What we can do that many of the big guys aren't doing (at least not with tremendous zeal), is grab our pieces of the eBook market share and grow them. We're publishing the nonfiction and fiction that traditional publishers won't, either because it's not profitable enough for them on a scale that's profitable for us, or they think there isn't a market out there for what we publish. How many times have you gone to the bookstore looking for something to read and all you see is the same old junk repackaged again and again? We're different. We're the outsiders, the improbable events, publishing's Black Swans. When we succeed we'll be proving them wrong.
Try to look ahead at that 3 to 5 year window. How many of us publishing eBooks today have the opportunity to become extremely successful because we're here now? We have an opportunity to jump on the bandwagon and roll with it. There are plenty of people who already jumped on a few miles ago, but there's still room. If eBook readers start to really take off the way any number of hand held devices have in the past, it's going to get extremely crowded before long.

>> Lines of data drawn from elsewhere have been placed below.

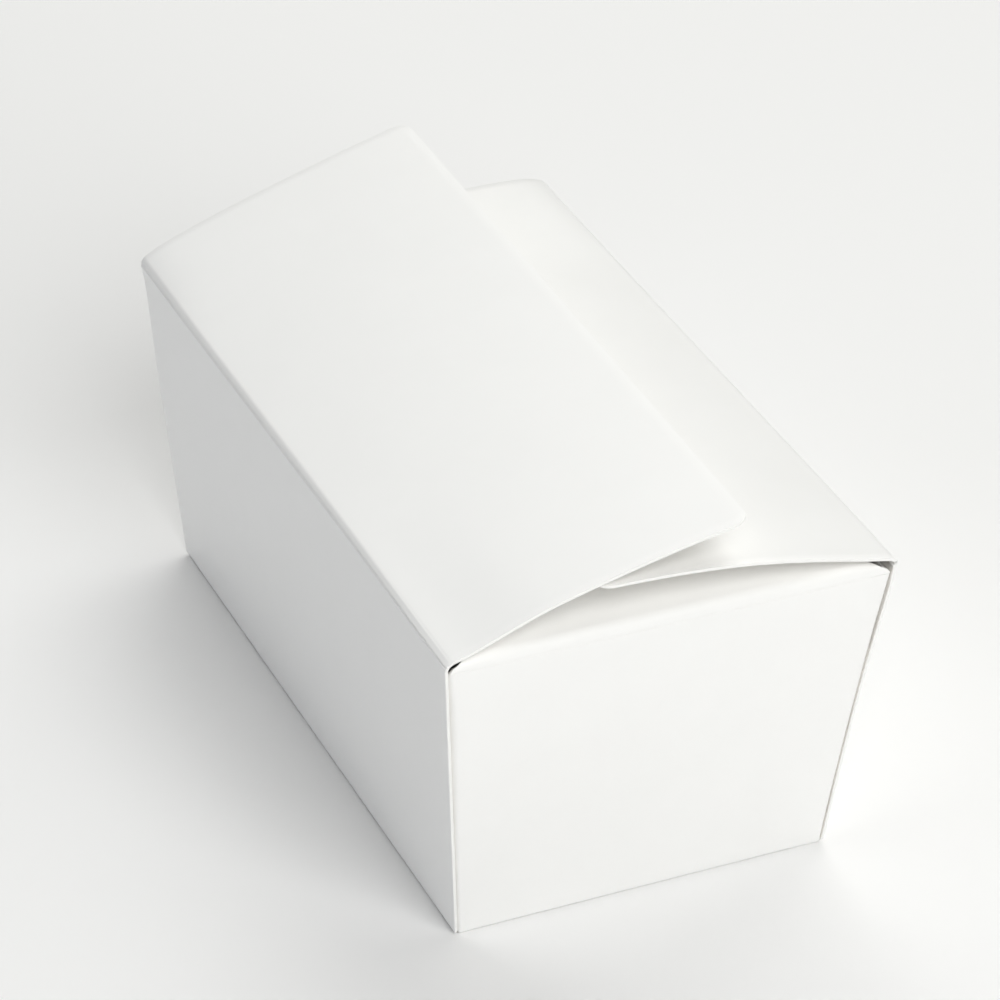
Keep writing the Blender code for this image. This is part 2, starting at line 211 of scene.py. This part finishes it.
def finishBoard(piece, node, location=(0, 0, 0), turn=0.0):
    # Thickness goes inwards, then every cut edge is softened a little, and the piece is put in its place
    piece.name = piece.data.name = boardName(node)
    for skin in skins:
        piece.data.materials.append(skin)
    bpy.ops.object.select_all(action="DESELECT")
    piece.select_set(True)
    bpy.context.view_layer.objects.active = piece
    thickness = piece.modifiers.new("board", "SOLIDIFY")
    thickness.thickness = box["board"]
    thickness.offset = -1
    thickness.use_even_offset = True
    thickness.material_offset = 1
    thickness.material_offset_rim = 2
    bpy.ops.object.modifier_apply(modifier="board")
    soften = piece.modifiers.new("soften", "BEVEL")
    soften.width = box["cutEdgeRound"]
    soften.segments = mesh["edgeSegments"]
    soften.limit_method = "ANGLE"
    soften.angle_limit = mesh["edgeOver"]
    bpy.ops.object.modifier_apply(modifier="soften")
    piece.location = location
    piece.rotation_euler.z = turn
    bpy.ops.object.transform_apply(location=True, rotation=True, scale=True)
    for vert in piece.data.vertices:
        vert.co = drawnIn(vert.co)
    bpy.ops.object.shade_smooth_by_angle(angle=mesh["smoothUnder"])
    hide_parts(node)


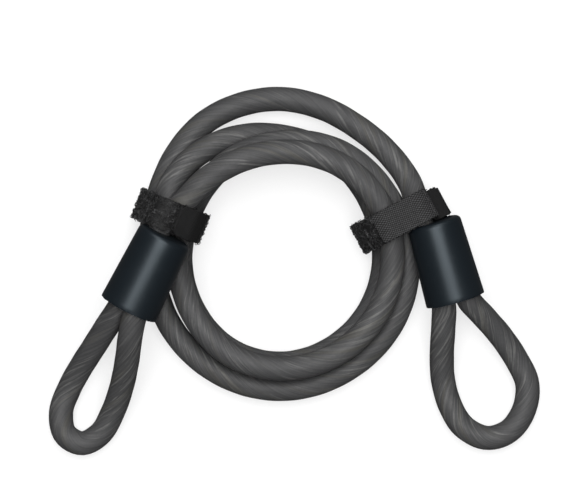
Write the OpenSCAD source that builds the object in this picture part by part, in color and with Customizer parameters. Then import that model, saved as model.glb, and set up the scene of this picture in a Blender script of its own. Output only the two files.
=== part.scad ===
// Double-loop security cable, coiled flat and tied with two hook-and-loop straps.
// Millimetres, +Z up. The coil lies on the XY plane, origin under the middle of the whole object.

/* [Cable] */
// Outer diameter of the jacketed cable
cable_d = 10; // [9.6:0.1:10]
// Diameter of the steel wire rope inside the jacket
rope_d = 7; // [6:0.1:7.2]
// Diameter of the centre strand of the rope
core_d = 2.4; // [2:0.1:2.6]

/* [Crimps] */
// Length of a ferrule cover
cover_len = 33; // [31:0.5:34]
// Outer diameter of a ferrule cover at its open mouth
cover_d = 24.2; // [23.8:0.1:24.4]
// Outer diameter of a ferrule cover at its closed shoulder
cover_top_d = 22; // [21.8:0.1:22.4]
// Thickness of the cover's closed shoulder
shoulder_t = 2.5; // [2:0.1:3]
// Length of the crimped aluminium ferrule
ferrule_len = 25; // [22:0.5:26]

/* [Straps] */
// Width of the hook-and-loop tape
tape_w = 12.5; // [11:0.1:12.5]
// Thickness of the tape
tape_t = 1; // [0.8:0.1:1]
// Thickness of the fuzzy loop facing
pile_t = 0.7; // [0.5:0.1:0.7]
// Thickness of the hook facing under the tail
hook_t = 0.5; // [0.4:0.1:0.5]

/* [Hidden] */
$fn = 48;

cable_r = cable_d / 2;
gap = 0.1;                     // clearance between sleeved pieces of one body
snug = 0.3;                    // clearance between cable and tape, and between hooks and pile
rope_gap = 0.05;               // clearance round the rope inside its jacket
leg = 5.1;                     // the two legs of an eye lie this far from the ferrule's axis
cavity_d = 20.8;               // inside diameter of a ferrule cover near its mouth
cavity_top_d = 19.4;           // and at its shoulder
edge_r = 2;                    // rounding of the cover's shoulder
rope_end = 4;                  // the cut end of the rope lies this far from the cover's face
tube_sides = 8;
ring_step = 24;                // degrees of coil between two rings of a plain tube
tape_in = cable_r + snug;      // the bundle's outline, offset by these, gives each layer
tape_out = tape_in + tape_t;
pile_out = tape_out + pile_t;
hook_in = pile_out + snug;
tail_in = hook_in + hook_t;
tail_out = tail_in + tape_t;
lowest = pile_out;             // height of the lowest pass, which the straps lift off the floor
middle = [5, -6.1];           // middle of the whole object, measured from the coil's centre

// The coil starts at start_angle and runs clockwise. Each station is [radius, height above the
// lowest pass], and there is one every station_step degrees, twelve to a turn.
start_angle = 150;
station_step = 30;
turn_1 = [[45.1, 20.8], [42.8, 22.7], [42.7, 20.1], [44.1, 19], [45, 17], [44.8, 13.2],
          [44.7, 10.4], [44.7, 10.4], [44.7, 10.4], [44.2, 10.4], [42.4, 10.4], [43, 11]];
turn_2 = [[53.4, 10.4], [53.6, 5.8], [49.7, 0], [46.2, 0], [42.9, 0], [41.8, 0],
          [41.7, 0], [42.2, 0], [43.2, 0], [43.2, 0], [42, 0], [41.6, 0]];
turn_3 = [[42, 3.8], [44.4, 12], [46.9, 10], [49.1, 10], [49.6, 7.8], [51.3, 4.9],
          [52.4, 0.6], [52.8, 0], [53.6, 0], [53.6, 0], [53.4, 0], [53.4, 0]];
turn_4 = [[57.2, 0], [63.8, 0], [65.1, 0], [61.8, 1.5], [60.2, 8.2]];
stations = concat(turn_1, turn_2, turn_3, turn_4);

// A crimp: where the middle of the cover's coil face is, how it is turned (roll, pitch, yaw), which
// side the running leg is on, and the points round the eye from one leg to the other.
left_place = [-46.1, 9.3, 36.5];
left_turn = [45, 6, -117];
left_side = -1;
left_down = [[-60.4, -31, 33], [-62.2, -41, 25.2], [-65, -52, 15.8]];
left_eye = [[-69.2, -63, 8], [-74.5, -72, 5.2], [-82, -76, 5], [-89, -72.2, 5], [-90.6, -63, 5]];
left_up = [[-87.3, -53.7, 5.8], [-82.2, -44.8, 10.4], [-76.1, -35.8, 17], [-70.2, -27.1, 24]];
right_place = [61, 14.8, 23.8];
right_turn = [0, 5, -74];
right_side = -1;
right_eye = [[69, -60.5, 5], [74.5, -69.2, 5], [84, -73.8, 5], [93.2, -70.9, 5], [99.3, -62.2, 5], [100.6, -51.5, 5]];
right_down = [[65.4, -28.5, 17.2], [65.2, -39, 11], [66, -50, 6.2]];
right_up = [[95.9, -41.2, 6], [89, -31.4, 10.2], [82.2, -23.9, 15.2]];

// A strap: its middle, the direction it lies across the bundle, and the cable sections it holds,
// as [distance outward from the middle, height].
left_strap = [-44.45, 16.6];
left_across = 158;
left_bundle = [[2.4, 33.4], [-2.5, 28.2], [-6.8, 8.2], [9.2, 7]];
left_tail_from = [-30, 21];    // low corner of the window that the tail fills
left_tail_to = [-3.9, 60];
left_root_from = [-30, 16.5];
left_root_to = [-9, 20.7];
right_strap = [51.2, 18.1];
right_across = 28;
right_bundle = [[8.2, 16.8], [2.9, 23.8], [-9.9, 23.8], [-12.8, 21.6], [-15.9, 7], [-11, 7]];
right_tail_from = [-15, 20];
right_tail_to = [4.6, 60];
right_root_from = [4.9, 25];
right_root_to = [9, 60];

stitch = [0.5, 1.8, 0.3];
stitch_count = 4;
stitch_pitch = 2.8;

function unit(v) = v / norm(v);
function turned(v, a) =
    let (x1 = v.x, y1 = v.y * cos(a.x) - v.z * sin(a.x), z1 = v.y * sin(a.x) + v.z * cos(a.x),
         x2 = x1 * cos(a.y) + z1 * sin(a.y), z2 = -x1 * sin(a.y) + z1 * cos(a.y))
    [x2 * cos(a.z) - y1 * sin(a.z), x2 * sin(a.z) + y1 * cos(a.z), z2];
function in_left(v) = left_place + turned(v, left_turn);
function in_right(v) = right_place + turned(v, right_turn);

// Smooth curve through four neighbours, at fraction f between b and c
function smooth(a, b, c, d, f) =
    (2 * b + (c - a) * f + (2 * a - 5 * b + 4 * c - d) * f * f + (3 * b - 3 * c + d - a) * f * f * f) / 2;
last = len(stations) - 1;
function station(i) = i < 0 ? 2 * stations[0] - stations[1]
    : i > last ? 2 * stations[last] - stations[last - 1] : stations[i];
function coil_at(turned_by) =
    let (s = turned_by / station_step, i = min(floor(s), last - 1),
         v = smooth(station(i - 1), station(i), station(i + 1), station(i + 2), s - i),
         a = start_angle - turned_by)
    [v.x * cos(a), v.x * sin(a), lowest + v.y];

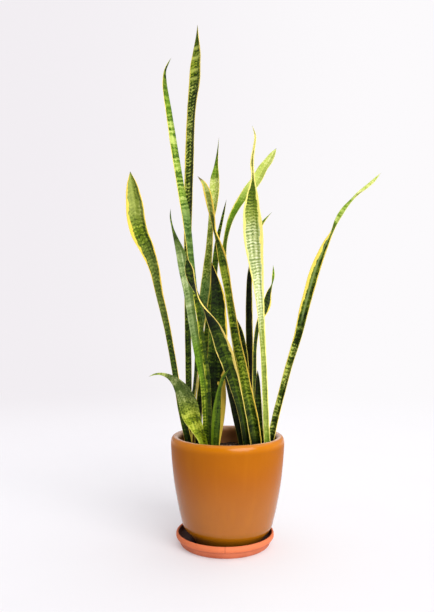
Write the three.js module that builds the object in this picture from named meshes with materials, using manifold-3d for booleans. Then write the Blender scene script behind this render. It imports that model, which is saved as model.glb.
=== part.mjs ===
// Potted snake plant: a clump of sword-shaped leaves rooted in soil, in a glazed pot on a
// terracotta saucer. Millimetres, +Z up. The origin is the centre of the saucer's underside,
// and the side that faces -Y is the front.
import * as THREE from "three";
import { mergeVertices } from "three/addons/utils/BufferGeometryUtils.js";
import Module from "manifold-3d";

// ---------------------------------------------------------------- driving dimensions
const TOUCH_GAP = 0.3; // clearance between pieces that rest on or in one another
const ROUND_SEGMENTS = 48; // facets around the pot, the saucer and the soil

const SAUCER_RADIUS = 110.5;
const SAUCER_HEIGHT = 31;
const SAUCER_FOOT_RADIUS = 98;
const SAUCER_FLOOR = 8;
const SAUCER_LIP_THICKNESS = 5;
const SAUCER_LIP_HEIGHT = 15;

const POT_OFFSET_X = 6; // the pot stands a little off the saucer's centre
const POT_BOTTOM = SAUCER_FLOOR + TOUCH_GAP;
const POT_HEIGHT = 237;
const POT_TOP = POT_BOTTOM + POT_HEIGHT;
const POT_RADIUS = 128.5;
const POT_FOOT_RADIUS = 77;
const POT_FOOT_WIDTH = 14;
const POT_FOOT_RECESS = 3;
const POT_WALL = 11;
const POT_FLOOR = 14; // thickness of the pot's floor
const POT_CORNER = 18; // the floor meets the wall over this width
const POT_LIP_RADIUS = 9; // the rim is this much rounded, inside and out
const DRAIN_HOLE_RADIUS = 11;

const SOIL_LEVEL = 206; // where the soil meets the wall
const SOIL_MOUND = 3; // the middle stands this much higher
const SOCKET_GAP = 0.6; // around a leaf's buried stretch, measured from its middle
const SOCKET_TOP = SOIL_LEVEL + 45; // the sockets' shapes run out of the soil to here
const SOCKET_FLOOR_DEPTH = 1; // and reach this far into the stem's own socket

const RHIZOME_RADIUS = 8;
const RHIZOME_HEIGHT = 146; // height of the buried stems' centrelines
const RHIZOME_END = 4; // how far a stem runs on past its last leaf
const RHIZOME_STEP = 11;

const LEAF_STATION = 30; // longest stretch of a leaf between two sections
const LEAF_BURIED_WIDTH = 14;
const LEAF_BASE_THICKNESS = 7.5;
const LEAF_BLADE_THICKNESS = 3;
const LEAF_BASE_CHANNEL = 0.32; // depth of the hollow in a leaf's front, as a share of its width
const LEAF_BLADE_CHANNEL = 0.15;
const LEAF_SHEATH_HEIGHT = 230; // above the soil, where the thick base has become a flat blade

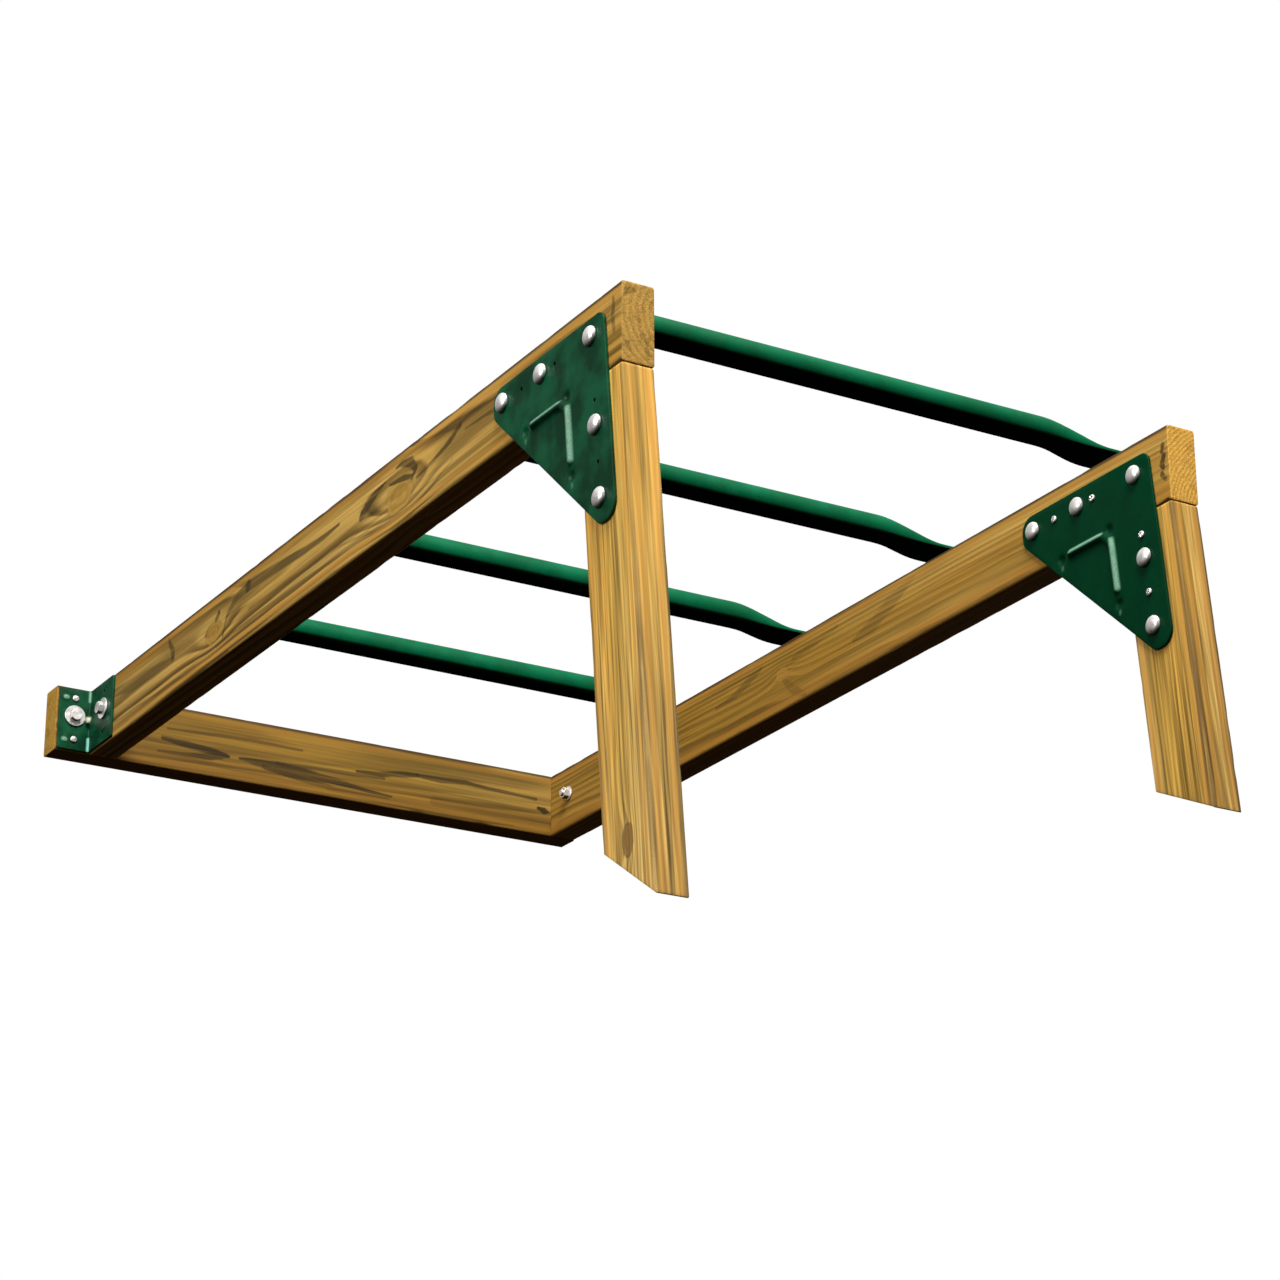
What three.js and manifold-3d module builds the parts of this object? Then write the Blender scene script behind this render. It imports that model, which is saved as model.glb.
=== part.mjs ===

That's why I'm going to say, yeah, the glitches are annoying, but Amazon is a behemoth. It's an electronic bureaucracy and nothing ever goes smoothly in a bureaucracy. Glitches have occurred for the used booksellers for years, but the sellers who want to make a living at it just keep chugging along. The only factor truly threatening the used book marketplace is oversaturation, as every unemployed American desperate for bucks puts their library of books for sale online. My thought is that it will be a little while yet before the publishing equivalent happens to our marketplace, but it will happen.
In the meantime, dig in and make a name for yourself! You don't have to like everything about the way this world works, but you've been handed a tremendous opportunity.